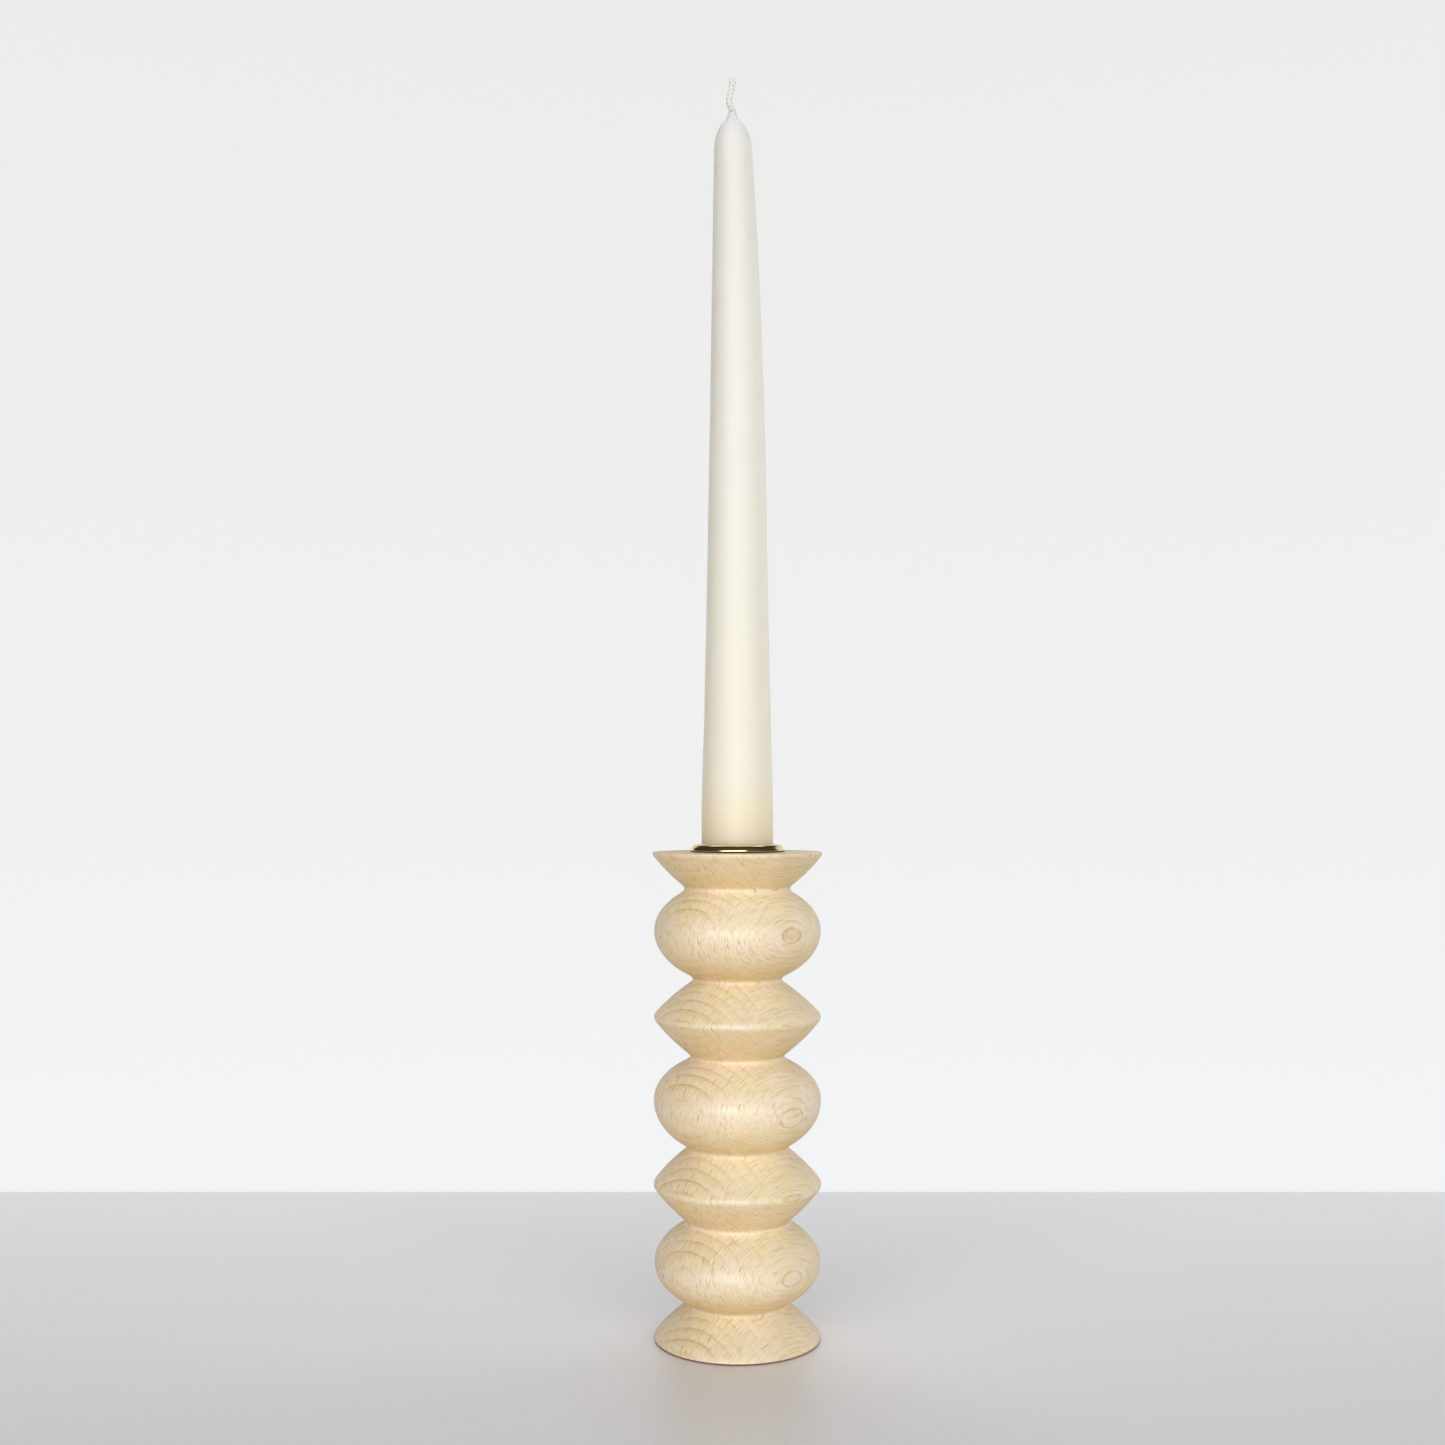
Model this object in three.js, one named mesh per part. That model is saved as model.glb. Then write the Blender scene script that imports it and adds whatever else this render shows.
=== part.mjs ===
// A turned beech candlestick with a pressed brass candle cup, holding a dipped taper candle.
//
// Units are millimetres and +Z is up. The origin is the centre of the foot, on the surface
// that it stands on. Every turned piece is a section, radius against height, spun about Z.
// The candle bows a little towards -X above its middle, and its wick bows with it.

import * as THREE from "three";

// The beech body
const BODY_HEIGHT = 144.6;
const FLANK_BULGE = 0.3; // how round a slope is: 0 is straight, 1 is a full parabola
const EASING = 1.25; // how far sanding reaches to each side of a ridge or a waist
const EASING_SAMPLES = 24;
const FOOT_BEVEL = 0.5; // round the foot's lower edge
const COLLAR_TRIM = 0.64; // how much the rounding takes off the collar's sharp edge
const COLLAR_ROUND = 0.48; // how far that rounding reaches down and inwards
const STEPS_PER_STRETCH = 5;

// The outline from the foot to the collar: crests, with a waist between each two.
// A bulb is part of an ellipse; a ridge is where two sloping flanks meet.
const OUTLINE = [
  { kind: "ridge", z: 1.4, radius: 24.65 },
  { kind: "waist", z: 11, radius: 13.7 },
  { kind: "bulb", z: 23, radius: 24.65 },
  { kind: "waist", z: 34.7, radius: 14.55 },
  { kind: "ridge", z: 46.1, radius: 25.3 },
  { kind: "waist", z: 57.05, radius: 14.3 },
  { kind: "bulb", z: 70.95, radius: 24.9 },
  { kind: "waist", z: 83.5, radius: 12.95 },
  { kind: "ridge", z: 95.7, radius: 25.3 },
  { kind: "waist", z: 107.05, radius: 12.1 },
  { kind: "bulb", z: 121.2, radius: 24.75 },
  { kind: "waist", z: 133.45, radius: 14.8 },
  { kind: "ridge", z: BODY_HEIGHT, radius: 25.85 },
];

// The brass cup, drawn from sheet, and the hole that it is pressed into
const SHEET = 0.5;
const GAP = 0.3; // between pieces that touch
const CUP_BORE_RADIUS = 11.2;
const CUP_DEPTH = 22; // from the body's top face to the cup's floor
const CUP_CORNER = 1.5; // inside radius between the wall and the floor
const RIM_WIDTH = 2.1; // from the rim's crown out to its edge
const RIM_HEIGHT = 2.4; // of the crown, above the body's top face
const RIM_EDGE = 0.5; // the upright part at the foot of the rim
const LIP_RADIUS = 0.8; // where the crown rolls in to the wall
const ARC_STEPS = 4;

// The candle
const BUTT_RADIUS = 10.4; // its lower end, inside the cup
const BUTT_BEVEL = 0.8;
const DOME_Z = 353; // where the taper ends and the round top begins
const DOME_RADIUS = 5.7;
const DOME_HEIGHT = 9.6;
const NIPPLE_RADIUS = 1.8; // the wax drawn up round the wick
const NIPPLE_Z = 364;
const WICK_BORE_RADIUS = 1.2;
const BOW_START_Z = 250;
const BOW = 1.5; // sideways at the top of the dome

// The taper's radius at a few heights above the cup: it is slimmest near its top
const TAPER = [
  { z: 147.5, radius: 10.65 },
  { z: 155.5, radius: 10.65 },
  { z: 183.5, radius: 9.95 },
  { z: 213.5, radius: 9.25 },
  { z: 273, radius: 8.15 },
  { z: 317.5, radius: 6.95 },
  { z: DOME_Z, radius: DOME_RADIUS },
];
const TAPER_STEPS = 14;

// The wick
const WICK_RADIUS = 0.9;
const WICK_SIDES = 8;
const WICK_STEPS = 48;
// Where the bare wick bends above the wax: x and z
const WICK_TIP = [
  [-1.5, 362.6],
  [-1.45, 364.8],
  [-2.45, 368],
  [-1.9, 371],
  [-1.3, 374.6],
];

const ROUND_SEGMENTS = 36;

const beech = new THREE.MeshStandardMaterial({ color: 0xe6d2a8, roughness: 0.5, metalness: 0 });
const brass = new THREE.MeshStandardMaterial({ color: 0xc8b672, roughness: 0.2, metalness: 1 });
const wax = new THREE.MeshStandardMaterial({ color: 0xf1efe6, roughness: 0.35, metalness: 0 });
const cotton = new THREE.MeshStandardMaterial({ color: 0xeee8d8, roughness: 0.9, metalness: 0 });

const point = (radius, z) => new THREE.Vector2(radius, z);

// Part of an ellipse, as points, from one angle to another in degrees.
function arc(centreRadius, centreZ, width, height, fromDegrees, toDegrees) {
  const points = [];
  for (let i = 0; i <= ARC_STEPS; i++) {
    const degrees = fromDegrees + ((toDegrees - fromDegrees) * i) / ARC_STEPS;
    const angle = THREE.MathUtils.degToRad(degrees);
    points.push(point(centreRadius + width * Math.cos(angle), centreZ + height * Math.sin(angle)));
  }
  return points;
}

// Spins a section about Z. The section runs with the solid on its left.
function turned(section) {
  return new THREE.LatheGeometry(section, ROUND_SEGMENTS).rotateX(Math.PI / 2);
}

function piece(name, geometry, material) {
  const mesh = new THREE.Mesh(geometry, material);
  mesh.name = name;
  return mesh;
}

// The body's radius as the gouge leaves it, before sanding.
function cutRadius(z) {
  if (z <= OUTLINE[0].z) return OUTLINE[0].radius;
  const upper = OUTLINE.findIndex((stop) => stop.z >= z);
  const ends = [OUTLINE[upper - 1], OUTLINE[upper]];
  const waist = ends.find((stop) => stop.kind === "waist");
  const crest = ends.find((stop) => stop.kind !== "waist");
  const t = (z - crest.z) / (waist.z - crest.z);
  if (crest.kind === "bulb") {
    const fall = 1 - (waist.radius / crest.radius) ** 2;
    return crest.radius * Math.sqrt(1 - fall * t ** 2);
  }
  const fall = (1 - FLANK_BULGE) * t + FLANK_BULGE * t ** 2;
  return crest.radius - (crest.radius - waist.radius) * fall;
}

// The finished radius: sanding takes the mean of the cut over a short height.
function sandedRadius(z) {
  const reach = Math.min(EASING, z, BODY_HEIGHT - z);
  let sum = 0;
  for (let i = 0; i < EASING_SAMPLES; i++) {
    sum += cutRadius(z + reach * ((2 * i + 1) / EASING_SAMPLES - 1));
  }
  return sum / EASING_SAMPLES;
}

// Points between each crest and waist lie closer together near both of them.
function bodyOutline() {
  const points = [];
  for (let i = 1; i < OUTLINE.length; i++) {
    const from = OUTLINE[i - 1].z;
    const to = OUTLINE[i].z;
    for (let step = 0; step < STEPS_PER_STRETCH; step++) {
      const t = (1 - Math.cos((Math.PI * step) / STEPS_PER_STRETCH)) / 2;
      const z = from + (to - from) * t;
      points.push(point(sandedRadius(z), z));
    }
  }
  return points;
}

function turnedBody() {
  const footRadius = OUTLINE[0].radius;
  const collarRadius = OUTLINE.at(-1).radius - COLLAR_TRIM;
  const boreRadius = CUP_BORE_RADIUS + SHEET + GAP;
  const boreFloor = BODY_HEIGHT - CUP_DEPTH - SHEET - GAP;
  const section = [
    point(0, 0),
    point(footRadius - FOOT_BEVEL, 0),
    point(footRadius, FOOT_BEVEL),
    ...bodyOutline(),
    point(collarRadius, BODY_HEIGHT - COLLAR_ROUND),
    point(collarRadius - COLLAR_ROUND, BODY_HEIGHT),
    point(boreRadius, BODY_HEIGHT),
    point(boreRadius, boreFloor),
    point(0, boreFloor),
  ];
  return piece("turned_body", turned(section), beech);
}

// One sheet thickness all the way: floor, wall, and a crowned rim rolled over on to the wood.
function brassCup() {
  const floor = BODY_HEIGHT - CUP_DEPTH;
  const wallRadius = CUP_BORE_RADIUS + SHEET;
  const crownRadius = CUP_BORE_RADIUS + LIP_RADIUS;
  const crownZ = BODY_HEIGHT + RIM_HEIGHT;
  const edgeZ = BODY_HEIGHT + GAP;
  const shoulderZ = edgeZ + RIM_EDGE;
  const rimRadius = crownRadius + RIM_WIDTH;
  const cornerRadius = CUP_BORE_RADIUS - CUP_CORNER;
  const cornerZ = floor + CUP_CORNER;
  const outerCorner = CUP_CORNER + SHEET;
  const section = [
    point(0, floor - SHEET),
    ...arc(cornerRadius, cornerZ, outerCorner, outerCorner, -90, 0),
    point(wallRadius, crownZ - LIP_RADIUS),
    ...arc(crownRadius, shoulderZ, RIM_WIDTH - SHEET, crownZ - shoulderZ - SHEET, 90, 0),
    point(rimRadius - SHEET, edgeZ),
    point(rimRadius, edgeZ),
    ...arc(crownRadius, shoulderZ, RIM_WIDTH, crownZ - shoulderZ, 0, 90),
    ...arc(crownRadius, crownZ - LIP_RADIUS, LIP_RADIUS, LIP_RADIUS, 90, 180).slice(1),
    ...arc(cornerRadius, cornerZ, CUP_CORNER, CUP_CORNER, 0, -90),
    point(0, floor),
  ];
  return piece("brass_cup", turned(section), brass);
}

// How far the candle's centreline stands to +X of the axis at a height.
function bowAt(z) {
  const t = Math.max(0, z - BOW_START_Z) / (DOME_Z + DOME_HEIGHT - BOW_START_Z);
  return -BOW * t ** 2;
}

function candle() {
  const butt = BODY_HEIGHT - CUP_DEPTH + GAP;
  const taper = new THREE.SplineCurve(TAPER.map(({ z, radius }) => point(radius, z)));
  const boreHeights = [NIPPLE_Z, DOME_Z, ...TAPER.map(({ z }) => z).reverse().slice(1), butt];
  const section = [
    point(BUTT_RADIUS - BUTT_BEVEL, butt),
    point(BUTT_RADIUS, butt + BUTT_BEVEL),
    ...taper.getSpacedPoints(TAPER_STEPS),
    ...arc(0, DOME_Z, DOME_RADIUS, DOME_HEIGHT, 20, 70),
    point(NIPPLE_RADIUS, DOME_Z + DOME_HEIGHT),
    ...boreHeights.map((z) => point(WICK_BORE_RADIUS, z)),
    point(BUTT_RADIUS - BUTT_BEVEL, butt),
  ];
  const geometry = turned(section);
  const place = geometry.getAttribute("position");
  for (let i = 0; i < place.count; i++) {
    place.setX(i, place.getX(i) + bowAt(place.getZ(i)));
  }
  return piece("candle", geometry, wax);
}

// The wick runs from the butt, up the bore, and bends twice above the wax.
function wick() {
  const start = BODY_HEIGHT - CUP_DEPTH + GAP;
  const inside = [start, 200, BOW_START_Z, 275, 300, 325, 345];
  const route = new THREE.CatmullRomCurve3([
    ...inside.map((z) => new THREE.Vector3(bowAt(z), 0, z)),
    ...WICK_TIP.map(([x, z]) => new THREE.Vector3(x, 0, z)),
  ]);
  const sides = [];
  for (let i = 0; i < WICK_SIDES; i++) {
    const angle = (2 * Math.PI * i) / WICK_SIDES;
    sides.push(new THREE.Vector2(WICK_RADIUS * Math.cos(angle), WICK_RADIUS * Math.sin(angle)));
  }
  const geometry = new THREE.ExtrudeGeometry(new THREE.Shape(sides), {
    steps: WICK_STEPS,
    extrudePath: route,
  });
  return piece("wick", geometry, cotton);
}

const candlestick = new THREE.Group();
const taperCandle = new THREE.Group();
taperCandle.add(candle(), wick());
candlestick.add(turnedBody(), brassCup(), taperCandle);

export default candlestick;
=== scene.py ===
"""A turned beech candlestick with a pressed brass cup and a dipped taper candle.

Everything is in metres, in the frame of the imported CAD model: +Z is up, the foot stands on
z = 0, and the camera looks along +Y. The script builds each CAD node again as a fine mesh,
gives it a procedural material, and adds the stage, the light and the camera.
"""

import math

import bpy
import numpy as np
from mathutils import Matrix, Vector, noise


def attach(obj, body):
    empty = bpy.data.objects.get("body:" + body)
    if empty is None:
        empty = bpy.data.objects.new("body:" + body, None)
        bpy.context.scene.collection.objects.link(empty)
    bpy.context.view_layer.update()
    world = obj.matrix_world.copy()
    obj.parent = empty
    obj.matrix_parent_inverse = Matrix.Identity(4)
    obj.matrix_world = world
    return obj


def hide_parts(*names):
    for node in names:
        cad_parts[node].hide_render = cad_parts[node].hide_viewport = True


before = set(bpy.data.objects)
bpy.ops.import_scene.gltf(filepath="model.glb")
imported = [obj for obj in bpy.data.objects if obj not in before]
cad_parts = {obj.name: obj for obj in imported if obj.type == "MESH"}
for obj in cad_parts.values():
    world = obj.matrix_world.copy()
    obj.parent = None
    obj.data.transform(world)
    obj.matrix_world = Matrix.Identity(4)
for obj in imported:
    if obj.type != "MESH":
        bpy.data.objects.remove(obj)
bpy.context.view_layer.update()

MM = 0.001

# ---------------------------------------------------------------- the turning's outline, in mm

BODY_HEIGHT = 144.6
FLANK_BULGE = 0.3
EASING = 1.25

# The crests and waists: kind, height, radius. A least-squares fit to the photo's outline gave
# these values, FLANK_BULGE and EASING; a few of them were then changed.
OUTLINE = [
    ("ridge", 1.4, 24.65),
    ("waist", 11.0, 13.7),
    ("bulb", 23.0, 24.65),
    ("waist", 34.7, 14.55),
    ("ridge", 46.1, 25.3),
    ("waist", 57.05, 14.3),
    ("bulb", 70.95, 24.9),
    ("waist", 83.5, 12.95),
    ("ridge", 95.7, 25.3),
    ("waist", 107.05, 12.1),
    ("bulb", 121.2, 24.75),
    ("waist", 133.45, 14.8),
    ("ridge", BODY_HEIGHT, 25.85),
]
OUTLINE_STEP = 0.55
LENGTH_PER_HEIGHT = 1.45
BODY_SEGMENTS = 200
FOOT_EDGE = 0.45
COLLAR_EDGE = 0.48
COLLAR_FALL = 46.5
EDGE_GAP = 0.2
HOLE_EDGE = 0.2

# Where the turning stays true: near the table, near its top, and round the hole
TRUE_FOOT = 0.5
TRUE_TOP = 0.3
TRUE_HOLE = 2

# How hand sanding leaves the wood, and pressing the rim: width, usual depth, seed
WOOD_WANDERS = [(9.0, 0.07, 11), (2.5, 0.02, 5)]
RIM_WAVE = (6.0, 0.10, 3)

# The cup
SHEET = 0.5
CUP_BORE = 11.2
CUP_DEPTH = 22.0
CUP_CORNER = 1.5
RIM_WIDTH = 2.1
RIM_HEIGHT = 2.4
RIM_EDGE = 0.5
LIP = 0.8
SEAT = 0.05
HOLE_CLEARANCE = 0.12
CUP_SEGMENTS = 160

# The candle
BUTT_RADIUS = 10.4
BUTT_BEVEL = 0.8
BUTT_HOLLOW = 0.4
BUTT_RING = 2.2
DOME_Z = 353.0
DOME_RADIUS = 5.7
DOME_HEIGHT = 9.6
BOW_START = 250.0
BOW = 1.5
TAPER_STEPS = 170
CANDLE_SEGMENTS = 128

# The candle's outline between the cup and the dome: height, radius
TAPER = [
    (147.5, 10.65),
    (155.5, 10.65),
    (183.5, 9.95),
    (213.5, 9.25),
    (273.0, 8.15),
    (317.5, 6.95),
    (DOME_Z, DOME_RADIUS),
]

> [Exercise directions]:
Each line from the one bearing "const candlestick = new THREE.Group();" through the one bearing "outline, in mm" is to be duplicated without change; all remaining lines are to be left out.

> [Reply to the task]:
const candlestick = new THREE.Group();
const taperCandle = new THREE.Group();
taperCandle.add(candle(), wick());
candlestick.add(turnedBody(), brassCup(), taperCandle);

export default candlestick;
=== scene.py ===
"""A turned beech candlestick with a pressed brass cup and a dipped taper candle.

Everything is in metres, in the frame of the imported CAD model: +Z is up, the foot stands on
z = 0, and the camera looks along +Y. The script builds each CAD node again as a fine mesh,
gives it a procedural material, and adds the stage, the light and the camera.
"""

import math

import bpy
import numpy as np
from mathutils import Matrix, Vector, noise


def attach(obj, body):
    empty = bpy.data.objects.get("body:" + body)
    if empty is None:
        empty = bpy.data.objects.new("body:" + body, None)
        bpy.context.scene.collection.objects.link(empty)
    bpy.context.view_layer.update()
    world = obj.matrix_world.copy()
    obj.parent = empty
    obj.matrix_parent_inverse = Matrix.Identity(4)
    obj.matrix_world = world
    return obj


def hide_parts(*names):
    for node in names:
        cad_parts[node].hide_render = cad_parts[node].hide_viewport = True


before = set(bpy.data.objects)
bpy.ops.import_scene.gltf(filepath="model.glb")
imported = [obj for obj in bpy.data.objects if obj not in before]
cad_parts = {obj.name: obj for obj in imported if obj.type == "MESH"}
for obj in cad_parts.values():
    world = obj.matrix_world.copy()
    obj.parent = None
    obj.data.transform(world)
    obj.matrix_world = Matrix.Identity(4)
for obj in imported:
    if obj.type != "MESH":
        bpy.data.objects.remove(obj)
bpy.context.view_layer.update()

MM = 0.001

# ---------------------------------------------------------------- the turning's outline, in mm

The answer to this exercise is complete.